** BEGIN Data shown **
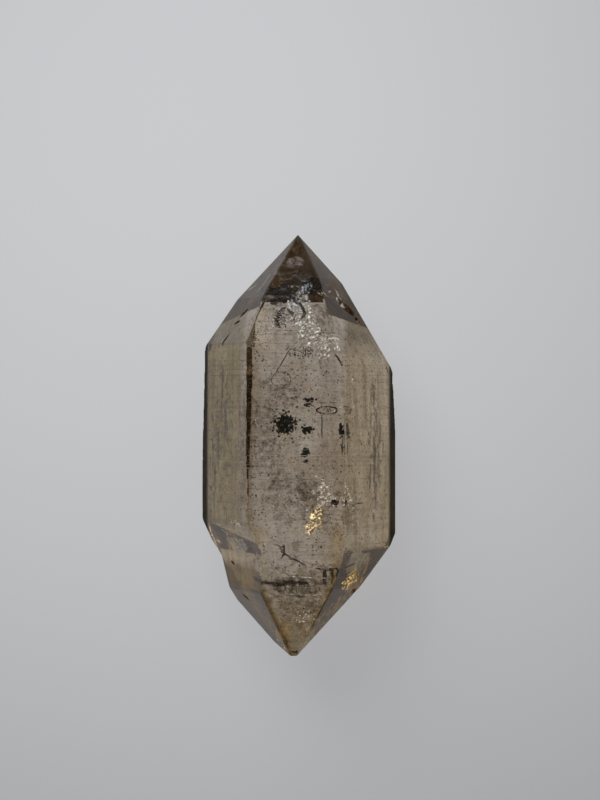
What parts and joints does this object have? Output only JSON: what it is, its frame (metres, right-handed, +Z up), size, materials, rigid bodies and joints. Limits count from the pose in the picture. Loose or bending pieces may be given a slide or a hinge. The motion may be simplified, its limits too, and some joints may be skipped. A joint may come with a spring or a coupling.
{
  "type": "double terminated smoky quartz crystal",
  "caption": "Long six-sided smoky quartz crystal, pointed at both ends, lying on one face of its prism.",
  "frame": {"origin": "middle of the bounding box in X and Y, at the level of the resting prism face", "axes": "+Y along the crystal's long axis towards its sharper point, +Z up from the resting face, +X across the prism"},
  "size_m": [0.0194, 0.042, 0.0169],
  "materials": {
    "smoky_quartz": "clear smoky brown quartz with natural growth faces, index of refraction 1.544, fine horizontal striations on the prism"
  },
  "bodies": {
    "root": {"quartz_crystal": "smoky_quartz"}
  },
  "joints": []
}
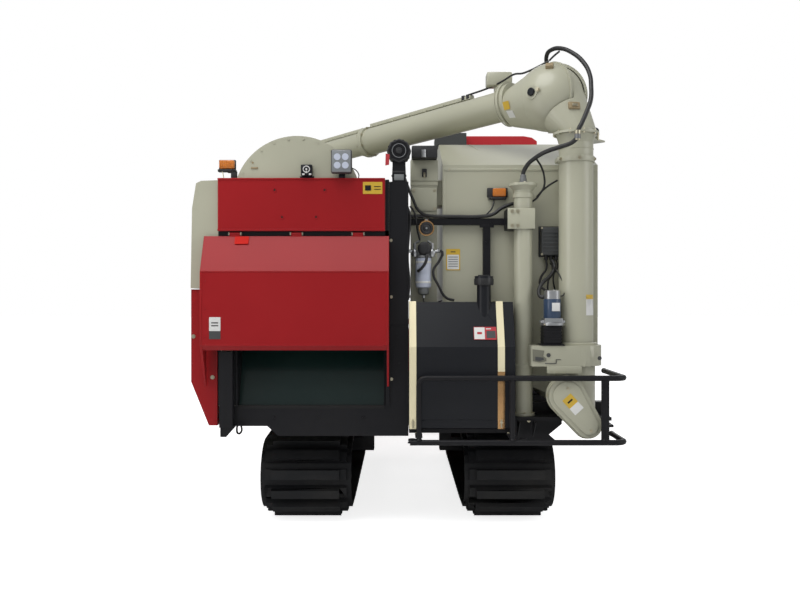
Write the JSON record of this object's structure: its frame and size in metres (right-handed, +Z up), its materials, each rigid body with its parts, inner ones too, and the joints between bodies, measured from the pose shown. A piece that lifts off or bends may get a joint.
** END Data shown **
## Given instruction
Copy all of the material word for word.

## Finished answer
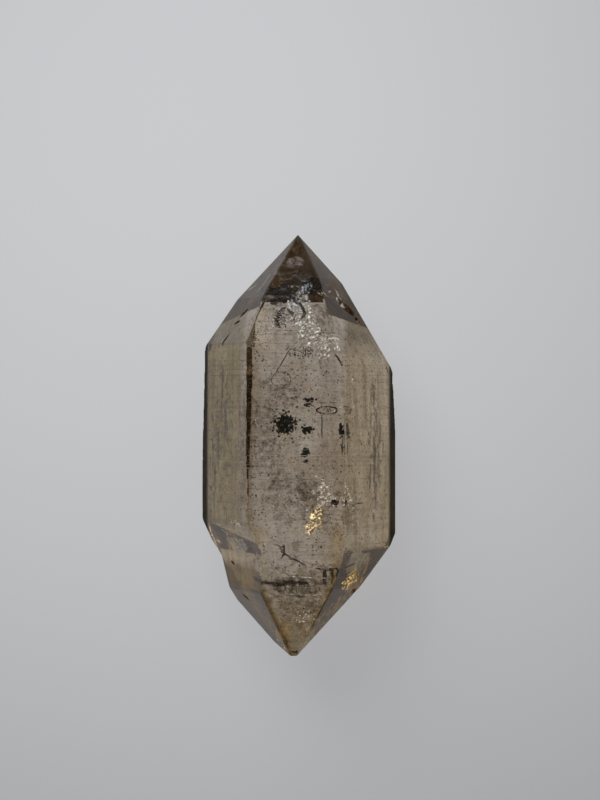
What parts and joints does this object have? Output only JSON: what it is, its frame (metres, right-handed, +Z up), size, materials, rigid bodies and joints. Limits count from the pose in the picture. Loose or bending pieces may be given a slide or a hinge. The motion may be simplified, its limits too, and some joints may be skipped. A joint may come with a spring or a coupling.
{
  "type": "double terminated smoky quartz crystal",
  "caption": "Long six-sided smoky quartz crystal, pointed at both ends, lying on one face of its prism.",
  "frame": {"origin": "middle of the bounding box in X and Y, at the level of the resting prism face", "axes": "+Y along the crystal's long axis towards its sharper point, +Z up from the resting face, +X across the prism"},
  "size_m": [0.0194, 0.042, 0.0169],
  "materials": {
    "smoky_quartz": "clear smoky brown quartz with natural growth faces, index of refraction 1.544, fine horizontal striations on the prism"
  },
  "bodies": {
    "root": {"quartz_crystal": "smoky_quartz"}
  },
  "joints": []
}
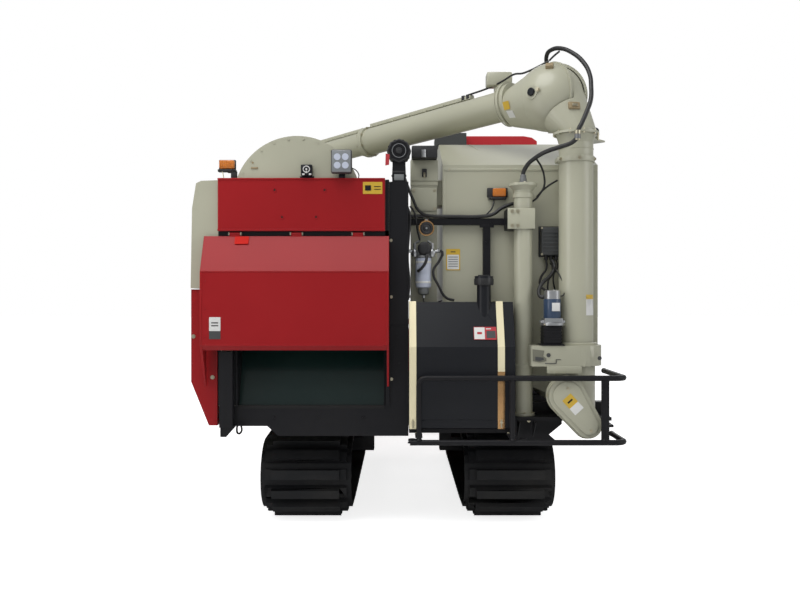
Write the JSON record of this object's structure: its frame and size in metres (right-handed, +Z up), its materials, each rigid body with its parts, inner ones too, and the joints between bodies, measured from the pose shown. A piece that lifts off or bends may get a joint.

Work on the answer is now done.